** Start Available data **

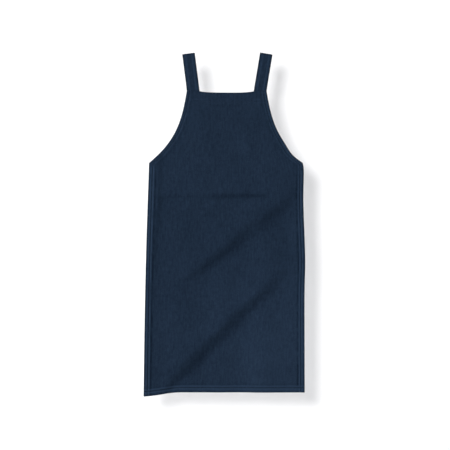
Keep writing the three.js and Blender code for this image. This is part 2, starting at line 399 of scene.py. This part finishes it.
def lay_cloth(piece, places, cloth, painted_light_and_wear):
    """Moves the grid's vertices, and keeps each one's place on the flat cloth and its wear, painted
    light and painted shade.
    """
    piece.data.vertices.foreach_set("co", places.ravel())
    corners = np.empty(len(piece.data.loops), dtype=int)
    piece.data.loops.foreach_get("vertex_index", corners)
    piece.data.uv_layers[0].name = "cloth"
    piece.data.uv_layers["cloth"].data.foreach_set("uv", cloth[corners].ravel())
    # The attribute holds wear, painted light and painted shade.
    wear_and_painted_light = piece.data.attributes.new("wear_and_painted_light", "FLOAT", "POINT")
    wear_and_painted_light.data.foreach_set("value", painted_light_and_wear.astype(np.float32))
    piece.data.update()


def drop_faces(piece, unwanted):
    """Deletes the faces whose corners are all unwanted."""
    bpy.ops.object.mode_set(mode="EDIT")
    bpy.ops.mesh.select_mode(type="FACE")
    bpy.ops.mesh.select_all(action="DESELECT")
    bpy.ops.object.mode_set(mode="OBJECT")
    for polygon in piece.data.polygons:
        polygon.select = all(unwanted[corner] for corner in polygon.vertices)
    bpy.ops.object.mode_set(mode="EDIT")
    bpy.ops.mesh.delete(type="FACE")
    bpy.ops.object.mode_set(mode="OBJECT")


def finish_modifiers(piece):
    """Applies the piece's modifiers in their order."""
    bpy.context.view_layer.objects.active = piece
    for modifier in list(piece.modifiers):
        bpy.ops.object.modifier_apply(modifier=modifier.name)


def steps(*stops):
    """Places from the first stop on: each later stop is (place, step up to it)."""
    places = [stops[0]]
    for end, step in stops[1:]:
        count = max(1, round((end - places[-1]) / step))
        places += list(np.linspace(places[-1], end, count + 1)[1:])
    return np.array(places)


turn_angles = np.radians([45, 90, 135])
turn_insets = turn_radius * (1 - np.sin(turn_angles))
turn_rises = (1 - np.cos(turn_angles)) / 2


def across_body():
    """The body's columns from left to right: inset from the edge, share of the way out for those
    further in (negative on the left), and how far each has turned to the back, from 0 to 1."""
    share = np.linspace(0, 1, 49)[:-1]
    front = np.array([20, 17, 15, 13.5, 12, 11, 10, 9, 8, 6.5, 5, 3.5, 2, 1]) / 1000
    back = np.array([1, 3, 5, 7, 9, 11, 12.2, 13]) / 1000
    edge_count = len(front) + len(turn_insets) + len(back)
    inset = np.concatenate([np.full(len(share), edge_zone), front, turn_insets, back])
    turned = np.concatenate([np.zeros(len(share) + len(front)), turn_rises, np.ones(len(back))])
    share = np.concatenate([share, np.ones(edge_count)])
    mirrored = ((inset, inset), (-share, share), (turned, turned))
    return [np.concatenate([left[::-1], right[1:]]) for left, right in mirrored]


def down_body():
    """The body's rows from the bib hem's inner edge, over the top, down and round to the bottom
    hem's inner edge: place along the edge, how far turned, and at which end (1 bib, 2 bottom)."""
    bib_back = np.array([32, 31.4, 30, 28, 24, 18, 12, 6, 2]) / 1000
    bottom_back = np.array([1.6, 4, 7, 10, 13, 15, 16.4, 17]) / 1000
    front = steps(
        turn_radius,
        (0.040, 0.0026),
        (armhole_length - 0.02, 0.0042),
        (armhole_length + 0.02, 0.0026),
        (edge_length - 0.03, 0.0050),
        (edge_length - turn_radius, 0.0021),
    )
    top = [bib_back, turn_insets[::-1]]
    bottom = [edge_length - turn_insets, edge_length - bottom_back]
    turned = [np.ones(len(bib_back)), turn_rises[::-1], 0 * front, turn_rises, np.ones(len(bottom_back))]
    end = [np.full(sum(map(len, top)), 1), np.zeros(len(front)), np.full(sum(map(len, bottom)), 2)]
    return np.concatenate([*top, front, *bottom]), np.concatenate(turned), np.concatenate(end)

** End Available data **

Print the complete listing again, exactly as it stands.

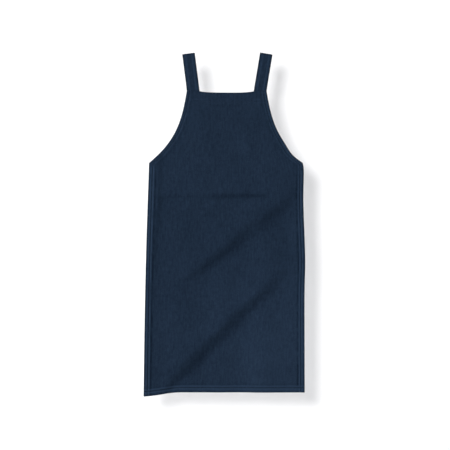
Keep writing the three.js and Blender code for this image. This is part 2, starting at line 399 of scene.py. This part finishes it.
def lay_cloth(piece, places, cloth, painted_light_and_wear):
    """Moves the grid's vertices, and keeps each one's place on the flat cloth and its wear, painted
    light and painted shade.
    """
    piece.data.vertices.foreach_set("co", places.ravel())
    corners = np.empty(len(piece.data.loops), dtype=int)
    piece.data.loops.foreach_get("vertex_index", corners)
    piece.data.uv_layers[0].name = "cloth"
    piece.data.uv_layers["cloth"].data.foreach_set("uv", cloth[corners].ravel())
    # The attribute holds wear, painted light and painted shade.
    wear_and_painted_light = piece.data.attributes.new("wear_and_painted_light", "FLOAT", "POINT")
    wear_and_painted_light.data.foreach_set("value", painted_light_and_wear.astype(np.float32))
    piece.data.update()


def drop_faces(piece, unwanted):
    """Deletes the faces whose corners are all unwanted."""
    bpy.ops.object.mode_set(mode="EDIT")
    bpy.ops.mesh.select_mode(type="FACE")
    bpy.ops.mesh.select_all(action="DESELECT")
    bpy.ops.object.mode_set(mode="OBJECT")
    for polygon in piece.data.polygons:
        polygon.select = all(unwanted[corner] for corner in polygon.vertices)
    bpy.ops.object.mode_set(mode="EDIT")
    bpy.ops.mesh.delete(type="FACE")
    bpy.ops.object.mode_set(mode="OBJECT")


def finish_modifiers(piece):
    """Applies the piece's modifiers in their order."""
    bpy.context.view_layer.objects.active = piece
    for modifier in list(piece.modifiers):
        bpy.ops.object.modifier_apply(modifier=modifier.name)


def steps(*stops):
    """Places from the first stop on: each later stop is (place, step up to it)."""
    places = [stops[0]]
    for end, step in stops[1:]:
        count = max(1, round((end - places[-1]) / step))
        places += list(np.linspace(places[-1], end, count + 1)[1:])
    return np.array(places)


turn_angles = np.radians([45, 90, 135])
turn_insets = turn_radius * (1 - np.sin(turn_angles))
turn_rises = (1 - np.cos(turn_angles)) / 2


def across_body():
    """The body's columns from left to right: inset from the edge, share of the way out for those
    further in (negative on the left), and how far each has turned to the back, from 0 to 1."""
    share = np.linspace(0, 1, 49)[:-1]
    front = np.array([20, 17, 15, 13.5, 12, 11, 10, 9, 8, 6.5, 5, 3.5, 2, 1]) / 1000
    back = np.array([1, 3, 5, 7, 9, 11, 12.2, 13]) / 1000
    edge_count = len(front) + len(turn_insets) + len(back)
    inset = np.concatenate([np.full(len(share), edge_zone), front, turn_insets, back])
    turned = np.concatenate([np.zeros(len(share) + len(front)), turn_rises, np.ones(len(back))])
    share = np.concatenate([share, np.ones(edge_count)])
    mirrored = ((inset, inset), (-share, share), (turned, turned))
    return [np.concatenate([left[::-1], right[1:]]) for left, right in mirrored]


def down_body():
    """The body's rows from the bib hem's inner edge, over the top, down and round to the bottom
    hem's inner edge: place along the edge, how far turned, and at which end (1 bib, 2 bottom)."""
    bib_back = np.array([32, 31.4, 30, 28, 24, 18, 12, 6, 2]) / 1000
    bottom_back = np.array([1.6, 4, 7, 10, 13, 15, 16.4, 17]) / 1000
    front = steps(
        turn_radius,
        (0.040, 0.0026),
        (armhole_length - 0.02, 0.0042),
        (armhole_length + 0.02, 0.0026),
        (edge_length - 0.03, 0.0050),
        (edge_length - turn_radius, 0.0021),
    )
    top = [bib_back, turn_insets[::-1]]
    bottom = [edge_length - turn_insets, edge_length - bottom_back]
    turned = [np.ones(len(bib_back)), turn_rises[::-1], 0 * front, turn_rises, np.ones(len(bottom_back))]
    end = [np.full(sum(map(len, top)), 1), np.zeros(len(front)), np.full(sum(map(len, bottom)), 2)]
    return np.concatenate([*top, front, *bottom]), np.concatenate(turned), np.concatenate(end)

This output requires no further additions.